Will you repeat only the lines beginning at the one that mentions "obj.matrix_world = world" and ending at the one that mentions "ON_AXIS = 1e-7", both of them included, exactly?

Given data —

-*-

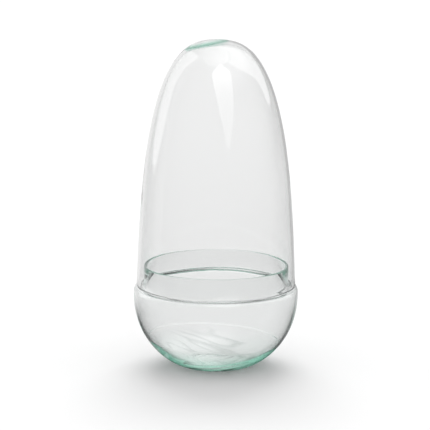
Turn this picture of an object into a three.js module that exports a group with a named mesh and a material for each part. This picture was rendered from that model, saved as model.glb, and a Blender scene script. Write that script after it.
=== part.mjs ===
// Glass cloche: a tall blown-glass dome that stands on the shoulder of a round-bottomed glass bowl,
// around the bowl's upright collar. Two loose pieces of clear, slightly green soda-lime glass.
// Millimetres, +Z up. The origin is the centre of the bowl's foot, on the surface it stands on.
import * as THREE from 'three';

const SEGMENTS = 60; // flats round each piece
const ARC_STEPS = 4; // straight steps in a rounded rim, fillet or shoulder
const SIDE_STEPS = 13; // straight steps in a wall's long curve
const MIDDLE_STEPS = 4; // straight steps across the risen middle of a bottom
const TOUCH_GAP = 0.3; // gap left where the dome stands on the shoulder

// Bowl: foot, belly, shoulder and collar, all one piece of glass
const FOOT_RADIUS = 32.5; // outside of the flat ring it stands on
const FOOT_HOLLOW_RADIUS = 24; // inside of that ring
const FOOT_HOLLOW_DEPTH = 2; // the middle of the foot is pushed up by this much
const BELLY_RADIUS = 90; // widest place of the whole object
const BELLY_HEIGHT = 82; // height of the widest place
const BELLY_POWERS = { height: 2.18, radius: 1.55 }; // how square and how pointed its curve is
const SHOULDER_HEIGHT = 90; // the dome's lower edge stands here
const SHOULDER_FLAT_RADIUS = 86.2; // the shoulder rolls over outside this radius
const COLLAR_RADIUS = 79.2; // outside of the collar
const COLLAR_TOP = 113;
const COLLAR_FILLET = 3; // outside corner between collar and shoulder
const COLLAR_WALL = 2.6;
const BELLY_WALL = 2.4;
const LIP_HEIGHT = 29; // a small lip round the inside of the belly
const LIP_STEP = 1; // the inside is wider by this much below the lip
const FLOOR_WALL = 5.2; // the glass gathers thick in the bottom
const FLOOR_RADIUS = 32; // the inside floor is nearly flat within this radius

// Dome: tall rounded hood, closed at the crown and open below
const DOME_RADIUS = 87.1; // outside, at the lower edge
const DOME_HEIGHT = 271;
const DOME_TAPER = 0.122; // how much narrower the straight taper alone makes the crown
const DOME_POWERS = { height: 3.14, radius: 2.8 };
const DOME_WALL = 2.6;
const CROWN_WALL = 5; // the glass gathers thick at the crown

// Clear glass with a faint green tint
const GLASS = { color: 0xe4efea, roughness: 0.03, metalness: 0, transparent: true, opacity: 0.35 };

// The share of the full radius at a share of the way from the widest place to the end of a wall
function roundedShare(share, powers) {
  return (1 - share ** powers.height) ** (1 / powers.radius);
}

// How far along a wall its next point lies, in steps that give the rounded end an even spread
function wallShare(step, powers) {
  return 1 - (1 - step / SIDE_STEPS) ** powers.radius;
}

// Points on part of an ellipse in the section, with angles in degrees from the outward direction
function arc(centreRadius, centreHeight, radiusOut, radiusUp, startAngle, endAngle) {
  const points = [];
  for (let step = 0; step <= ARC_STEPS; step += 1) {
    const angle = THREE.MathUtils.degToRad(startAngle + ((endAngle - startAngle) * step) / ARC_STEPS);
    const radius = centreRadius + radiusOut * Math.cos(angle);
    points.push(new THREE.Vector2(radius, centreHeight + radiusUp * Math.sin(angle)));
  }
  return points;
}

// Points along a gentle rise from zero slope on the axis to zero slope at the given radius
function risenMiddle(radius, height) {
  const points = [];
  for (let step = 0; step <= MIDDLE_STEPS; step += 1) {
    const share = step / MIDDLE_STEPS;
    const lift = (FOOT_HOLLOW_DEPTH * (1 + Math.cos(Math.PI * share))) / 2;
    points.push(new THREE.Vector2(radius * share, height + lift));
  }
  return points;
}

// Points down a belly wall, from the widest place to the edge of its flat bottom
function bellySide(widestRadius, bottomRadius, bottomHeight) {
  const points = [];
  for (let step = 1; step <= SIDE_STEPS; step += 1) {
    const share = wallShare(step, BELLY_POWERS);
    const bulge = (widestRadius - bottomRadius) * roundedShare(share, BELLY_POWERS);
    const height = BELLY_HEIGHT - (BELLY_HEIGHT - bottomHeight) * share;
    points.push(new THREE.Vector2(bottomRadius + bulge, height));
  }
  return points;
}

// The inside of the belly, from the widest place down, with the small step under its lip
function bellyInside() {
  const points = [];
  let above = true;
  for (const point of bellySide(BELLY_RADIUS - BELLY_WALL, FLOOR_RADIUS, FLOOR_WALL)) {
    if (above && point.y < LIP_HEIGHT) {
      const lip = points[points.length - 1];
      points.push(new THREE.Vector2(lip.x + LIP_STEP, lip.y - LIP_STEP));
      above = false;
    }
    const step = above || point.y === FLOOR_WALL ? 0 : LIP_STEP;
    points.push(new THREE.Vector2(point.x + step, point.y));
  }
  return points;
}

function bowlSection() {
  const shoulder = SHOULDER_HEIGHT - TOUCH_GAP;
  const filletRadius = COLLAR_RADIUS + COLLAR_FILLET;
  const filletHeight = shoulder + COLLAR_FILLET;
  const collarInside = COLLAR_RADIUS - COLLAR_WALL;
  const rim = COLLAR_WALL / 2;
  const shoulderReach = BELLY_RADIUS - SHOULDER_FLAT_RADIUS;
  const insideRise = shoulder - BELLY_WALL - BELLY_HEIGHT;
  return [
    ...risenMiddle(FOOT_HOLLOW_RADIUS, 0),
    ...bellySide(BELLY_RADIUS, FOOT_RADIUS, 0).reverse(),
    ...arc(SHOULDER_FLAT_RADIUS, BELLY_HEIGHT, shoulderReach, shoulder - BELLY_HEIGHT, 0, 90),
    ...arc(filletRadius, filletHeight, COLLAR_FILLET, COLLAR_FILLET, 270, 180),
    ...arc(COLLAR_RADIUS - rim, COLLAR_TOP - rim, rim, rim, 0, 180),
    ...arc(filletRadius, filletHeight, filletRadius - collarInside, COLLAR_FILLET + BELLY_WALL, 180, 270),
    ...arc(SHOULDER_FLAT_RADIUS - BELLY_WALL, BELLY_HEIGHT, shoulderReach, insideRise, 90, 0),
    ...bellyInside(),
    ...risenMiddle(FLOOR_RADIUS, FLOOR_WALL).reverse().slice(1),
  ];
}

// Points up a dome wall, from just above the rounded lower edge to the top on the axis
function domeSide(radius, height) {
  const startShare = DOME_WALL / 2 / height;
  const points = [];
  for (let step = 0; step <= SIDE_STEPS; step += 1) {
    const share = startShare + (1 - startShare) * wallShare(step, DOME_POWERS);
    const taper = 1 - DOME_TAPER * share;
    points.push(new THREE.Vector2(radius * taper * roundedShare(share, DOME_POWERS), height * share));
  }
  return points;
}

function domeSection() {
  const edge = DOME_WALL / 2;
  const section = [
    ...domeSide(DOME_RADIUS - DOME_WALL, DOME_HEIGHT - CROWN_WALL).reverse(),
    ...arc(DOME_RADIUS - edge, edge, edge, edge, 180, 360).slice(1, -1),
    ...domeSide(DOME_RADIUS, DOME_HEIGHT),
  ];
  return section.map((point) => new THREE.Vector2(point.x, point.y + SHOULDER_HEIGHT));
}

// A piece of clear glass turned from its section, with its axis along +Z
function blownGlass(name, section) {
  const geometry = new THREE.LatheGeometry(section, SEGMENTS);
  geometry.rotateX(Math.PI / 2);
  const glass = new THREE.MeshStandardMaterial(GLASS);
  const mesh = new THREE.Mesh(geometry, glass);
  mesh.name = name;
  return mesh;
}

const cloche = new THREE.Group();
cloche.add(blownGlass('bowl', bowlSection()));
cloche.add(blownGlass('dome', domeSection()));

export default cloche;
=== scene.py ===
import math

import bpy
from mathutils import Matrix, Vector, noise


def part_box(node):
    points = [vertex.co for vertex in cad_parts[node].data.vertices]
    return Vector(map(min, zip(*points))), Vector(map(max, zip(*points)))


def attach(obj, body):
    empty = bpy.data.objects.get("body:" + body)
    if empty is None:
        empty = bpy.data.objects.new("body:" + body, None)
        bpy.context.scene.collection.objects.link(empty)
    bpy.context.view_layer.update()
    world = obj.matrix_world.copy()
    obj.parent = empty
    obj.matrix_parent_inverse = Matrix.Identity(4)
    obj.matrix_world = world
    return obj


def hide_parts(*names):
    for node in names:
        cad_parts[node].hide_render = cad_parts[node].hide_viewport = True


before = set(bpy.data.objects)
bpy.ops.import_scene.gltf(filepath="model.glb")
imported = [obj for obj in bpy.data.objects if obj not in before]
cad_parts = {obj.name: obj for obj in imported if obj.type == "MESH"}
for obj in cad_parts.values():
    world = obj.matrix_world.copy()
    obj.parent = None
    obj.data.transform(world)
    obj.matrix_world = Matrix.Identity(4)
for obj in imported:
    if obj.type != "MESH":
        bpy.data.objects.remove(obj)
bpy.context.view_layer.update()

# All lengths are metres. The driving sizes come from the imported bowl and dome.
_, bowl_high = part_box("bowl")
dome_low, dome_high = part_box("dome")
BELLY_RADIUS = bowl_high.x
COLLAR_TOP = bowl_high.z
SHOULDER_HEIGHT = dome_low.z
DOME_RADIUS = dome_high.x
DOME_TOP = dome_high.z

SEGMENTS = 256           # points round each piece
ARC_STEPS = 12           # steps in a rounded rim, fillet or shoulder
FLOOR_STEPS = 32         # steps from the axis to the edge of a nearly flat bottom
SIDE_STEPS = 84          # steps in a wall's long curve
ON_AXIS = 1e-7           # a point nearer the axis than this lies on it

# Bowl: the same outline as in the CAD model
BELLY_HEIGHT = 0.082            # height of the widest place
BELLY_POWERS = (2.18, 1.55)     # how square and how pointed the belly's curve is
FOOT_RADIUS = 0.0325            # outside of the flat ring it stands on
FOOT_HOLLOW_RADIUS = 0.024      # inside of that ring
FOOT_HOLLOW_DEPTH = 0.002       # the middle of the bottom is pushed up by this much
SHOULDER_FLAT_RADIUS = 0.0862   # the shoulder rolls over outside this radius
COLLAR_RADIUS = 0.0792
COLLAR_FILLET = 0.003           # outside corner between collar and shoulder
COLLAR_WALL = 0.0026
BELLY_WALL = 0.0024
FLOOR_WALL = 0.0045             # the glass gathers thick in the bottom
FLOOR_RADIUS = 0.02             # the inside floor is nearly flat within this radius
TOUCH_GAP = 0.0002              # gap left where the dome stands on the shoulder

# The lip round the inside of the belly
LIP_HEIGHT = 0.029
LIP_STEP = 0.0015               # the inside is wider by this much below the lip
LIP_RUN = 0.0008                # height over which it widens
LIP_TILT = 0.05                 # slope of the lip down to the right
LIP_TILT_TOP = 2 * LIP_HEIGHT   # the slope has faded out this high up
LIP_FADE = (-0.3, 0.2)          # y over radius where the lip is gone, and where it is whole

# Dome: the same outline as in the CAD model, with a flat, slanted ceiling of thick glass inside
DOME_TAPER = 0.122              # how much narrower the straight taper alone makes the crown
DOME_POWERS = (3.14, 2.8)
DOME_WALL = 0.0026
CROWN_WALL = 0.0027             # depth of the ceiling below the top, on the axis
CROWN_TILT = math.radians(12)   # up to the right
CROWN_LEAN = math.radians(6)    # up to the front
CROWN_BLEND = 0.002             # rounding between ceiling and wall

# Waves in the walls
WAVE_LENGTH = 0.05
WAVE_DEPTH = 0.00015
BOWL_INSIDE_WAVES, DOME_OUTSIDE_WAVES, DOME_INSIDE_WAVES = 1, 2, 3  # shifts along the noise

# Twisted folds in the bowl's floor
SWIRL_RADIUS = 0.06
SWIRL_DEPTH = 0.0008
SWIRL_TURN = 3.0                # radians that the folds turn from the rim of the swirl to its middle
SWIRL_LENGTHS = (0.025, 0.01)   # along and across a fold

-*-

Response to the task —
    obj.matrix_world = world
    return obj


def hide_parts(*names):
    for node in names:
        cad_parts[node].hide_render = cad_parts[node].hide_viewport = True


before = set(bpy.data.objects)
bpy.ops.import_scene.gltf(filepath="model.glb")
imported = [obj for obj in bpy.data.objects if obj not in before]
cad_parts = {obj.name: obj for obj in imported if obj.type == "MESH"}
for obj in cad_parts.values():
    world = obj.matrix_world.copy()
    obj.parent = None
    obj.data.transform(world)
    obj.matrix_world = Matrix.Identity(4)
for obj in imported:
    if obj.type != "MESH":
        bpy.data.objects.remove(obj)
bpy.context.view_layer.update()

# All lengths are metres. The driving sizes come from the imported bowl and dome.
_, bowl_high = part_box("bowl")
dome_low, dome_high = part_box("dome")
BELLY_RADIUS = bowl_high.x
COLLAR_TOP = bowl_high.z
SHOULDER_HEIGHT = dome_low.z
DOME_RADIUS = dome_high.x
DOME_TOP = dome_high.z

SEGMENTS = 256           # points round each piece
ARC_STEPS = 12           # steps in a rounded rim, fillet or shoulder
FLOOR_STEPS = 32         # steps from the axis to the edge of a nearly flat bottom
SIDE_STEPS = 84          # steps in a wall's long curve
ON_AXIS = 1e-7           # a point nearer the axis than this lies on it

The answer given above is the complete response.